Directive: It is required that all of the data be written out exactly.
###
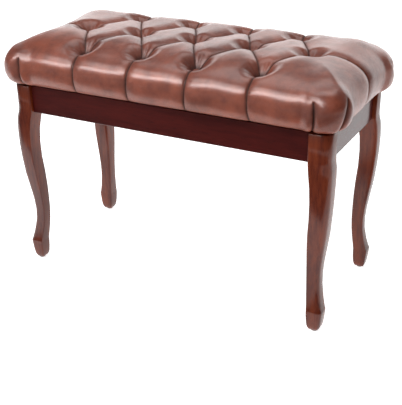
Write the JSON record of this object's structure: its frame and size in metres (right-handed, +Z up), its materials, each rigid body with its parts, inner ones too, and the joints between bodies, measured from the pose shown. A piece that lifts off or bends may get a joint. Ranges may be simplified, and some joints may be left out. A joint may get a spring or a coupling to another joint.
{
  "type": "piano bench",
  "caption": "Deep-tufted leather piano bench on a dark cabriole-leg frame; the padded seat hinges up over a shallow box for music.",
  "frame": {"origin": "on the floor under the middle of the frame", "axes": "+X along the bench towards its right end, +Y towards the hinged back, +Z up"},
  "size_m": [0.745, 0.343, 0.512],
  "materials": {
    "stained_wood": "dark red-brown stain under semi-gloss lacquer",
    "plywood": "bare sanded birch plywood",
    "brown_leather": "semi-gloss antiqued brown leather, darker in the folds",
    "foam": "upholstery foam under wadding",
    "twine": "waxed flax twine",
    "dust_cloth": "black cambric",
    "hinge_brass": "rolled brass, lightly dulled",
    "zinc_steel": "zinc-plated",
    "glide_nylon": "dark nylon",
    "bumper_rubber": "black rubber"
  },
  "bodies": {
    "frame": {"front_apron": "stained_wood", "rear_apron": "stained_wood", "left_apron": "stained_wood", "right_apron": "stained_wood", "front_left_leg": "stained_wood", "front_right_leg": "stained_wood", "rear_left_leg": "stained_wood", "rear_right_leg": "stained_wood", "corner_braces": "stained_wood", "brace_screws": "zinc_steel", "hanger_bolts": "zinc_steel", "leg_washers": "zinc_steel", "leg_nuts": "zinc_steel", "storage_floor": "plywood", "foot_glides": "glide_nylon", "lid_bumpers": "bumper_rubber", "hinge_frame_leaf": "hinge_brass", "hinge_pin": "hinge_brass", "frame_leaf_screws": "hinge_brass", "stay_frame_brackets": "zinc_steel", "stay_frame_screws": "zinc_steel", "stay_frame_rivets": "zinc_steel"},
    "lid": {"seat_board": "plywood", "hinge_lid_leaf": "hinge_brass", "lid_leaf_screws": "hinge_brass", "stay_lid_brackets": "zinc_steel", "stay_lid_screws": "zinc_steel", "stay_lid_rivets": "zinc_steel", "foam_pad": "foam", "leather_cover": "brown_leather", "tuft_buttons": "brown_leather", "button_twines": "twine", "twine_staples": "zinc_steel", "dust_cover": "dust_cloth", "cover_staples": "zinc_steel"},
    "left_lower_stay": {"left_lower_arm": "zinc_steel", "left_knuckle_rivet": "zinc_steel"},
    "left_upper_stay": {"left_upper_arm": "zinc_steel"},
    "right_lower_stay": {"right_lower_arm": "zinc_steel", "right_knuckle_rivet": "zinc_steel"},
    "right_upper_stay": {"right_upper_arm": "zinc_steel"}
  },
  "joints": [
    {"name": "lid_hinge", "type": "hinge", "parent": "frame", "child": "lid", "pos_m": [0, 0.16255, 0.4215], "axis": [-1, 0, 0], "range_deg": [0, 80]},
    {"name": "left_lower_pivot", "type": "hinge", "parent": "frame", "child": "left_lower_stay", "pos_m": [0, 0.06972, 0.3895], "axis": [-1, 0, 0], "range_deg": [0, 106.82]},
    {"name": "left_upper_pivot", "type": "hinge", "parent": "lid", "child": "left_upper_stay", "pos_m": [0, 0.05972, 0.4125], "axis": [-1, 0, 0], "range_deg": [-117.68, 0]},
    {"name": "right_lower_pivot", "type": "hinge", "parent": "frame", "child": "right_lower_stay", "pos_m": [0, 0.06972, 0.3895], "axis": [-1, 0, 0], "range_deg": [0, 106.82]},
    {"name": "right_upper_pivot", "type": "hinge", "parent": "lid", "child": "right_upper_stay", "pos_m": [0, 0.05972, 0.4125], "axis": [-1, 0, 0], "range_deg": [-117.68, 0]}
  ],
  "couplings": [
    {"joint": "left_lower_pivot", "follows": "lid_hinge", "ratio": 1.3346},
    {"joint": "left_upper_pivot", "follows": "lid_hinge", "ratio": -1.4704},
    {"joint": "right_lower_pivot", "follows": "lid_hinge", "ratio": 1.3346},
    {"joint": "right_upper_pivot", "follows": "lid_hinge", "ratio": -1.4704}
  ]
}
###
Exercise response:
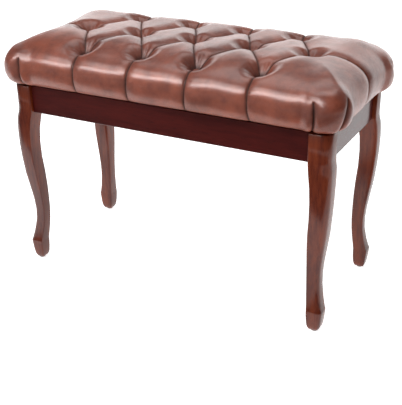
Write the JSON record of this object's structure: its frame and size in metres (right-handed, +Z up), its materials, each rigid body with its parts, inner ones too, and the joints between bodies, measured from the pose shown. A piece that lifts off or bends may get a joint. Ranges may be simplified, and some joints may be left out. A joint may get a spring or a coupling to another joint.
{
  "type": "piano bench",
  "caption": "Deep-tufted leather piano bench on a dark cabriole-leg frame; the padded seat hinges up over a shallow box for music.",
  "frame": {"origin": "on the floor under the middle of the frame", "axes": "+X along the bench towards its right end, +Y towards the hinged back, +Z up"},
  "size_m": [0.745, 0.343, 0.512],
  "materials": {
    "stained_wood": "dark red-brown stain under semi-gloss lacquer",
    "plywood": "bare sanded birch plywood",
    "brown_leather": "semi-gloss antiqued brown leather, darker in the folds",
    "foam": "upholstery foam under wadding",
    "twine": "waxed flax twine",
    "dust_cloth": "black cambric",
    "hinge_brass": "rolled brass, lightly dulled",
    "zinc_steel": "zinc-plated",
    "glide_nylon": "dark nylon",
    "bumper_rubber": "black rubber"
  },
  "bodies": {
    "frame": {"front_apron": "stained_wood", "rear_apron": "stained_wood", "left_apron": "stained_wood", "right_apron": "stained_wood", "front_left_leg": "stained_wood", "front_right_leg": "stained_wood", "rear_left_leg": "stained_wood", "rear_right_leg": "stained_wood", "corner_braces": "stained_wood", "brace_screws": "zinc_steel", "hanger_bolts": "zinc_steel", "leg_washers": "zinc_steel", "leg_nuts": "zinc_steel", "storage_floor": "plywood", "foot_glides": "glide_nylon", "lid_bumpers": "bumper_rubber", "hinge_frame_leaf": "hinge_brass", "hinge_pin": "hinge_brass", "frame_leaf_screws": "hinge_brass", "stay_frame_brackets": "zinc_steel", "stay_frame_screws": "zinc_steel", "stay_frame_rivets": "zinc_steel"},
    "lid": {"seat_board": "plywood", "hinge_lid_leaf": "hinge_brass", "lid_leaf_screws": "hinge_brass", "stay_lid_brackets": "zinc_steel", "stay_lid_screws": "zinc_steel", "stay_lid_rivets": "zinc_steel", "foam_pad": "foam", "leather_cover": "brown_leather", "tuft_buttons": "brown_leather", "button_twines": "twine", "twine_staples": "zinc_steel", "dust_cover": "dust_cloth", "cover_staples": "zinc_steel"},
    "left_lower_stay": {"left_lower_arm": "zinc_steel", "left_knuckle_rivet": "zinc_steel"},
    "left_upper_stay": {"left_upper_arm": "zinc_steel"},
    "right_lower_stay": {"right_lower_arm": "zinc_steel", "right_knuckle_rivet": "zinc_steel"},
    "right_upper_stay": {"right_upper_arm": "zinc_steel"}
  },
  "joints": [
    {"name": "lid_hinge", "type": "hinge", "parent": "frame", "child": "lid", "pos_m": [0, 0.16255, 0.4215], "axis": [-1, 0, 0], "range_deg": [0, 80]},
    {"name": "left_lower_pivot", "type": "hinge", "parent": "frame", "child": "left_lower_stay", "pos_m": [0, 0.06972, 0.3895], "axis": [-1, 0, 0], "range_deg": [0, 106.82]},
    {"name": "left_upper_pivot", "type": "hinge", "parent": "lid", "child": "left_upper_stay", "pos_m": [0, 0.05972, 0.4125], "axis": [-1, 0, 0], "range_deg": [-117.68, 0]},
    {"name": "right_lower_pivot", "type": "hinge", "parent": "frame", "child": "right_lower_stay", "pos_m": [0, 0.06972, 0.3895], "axis": [-1, 0, 0], "range_deg": [0, 106.82]},
    {"name": "right_upper_pivot", "type": "hinge", "parent": "lid", "child": "right_upper_stay", "pos_m": [0, 0.05972, 0.4125], "axis": [-1, 0, 0], "range_deg": [-117.68, 0]}
  ],
  "couplings": [
    {"joint": "left_lower_pivot", "follows": "lid_hinge", "ratio": 1.3346},
    {"joint": "left_upper_pivot", "follows": "lid_hinge", "ratio": -1.4704},
    {"joint": "right_lower_pivot", "follows": "lid_hinge", "ratio": 1.3346},
    {"joint": "right_upper_pivot", "follows": "lid_hinge", "ratio": -1.4704}
  ]
}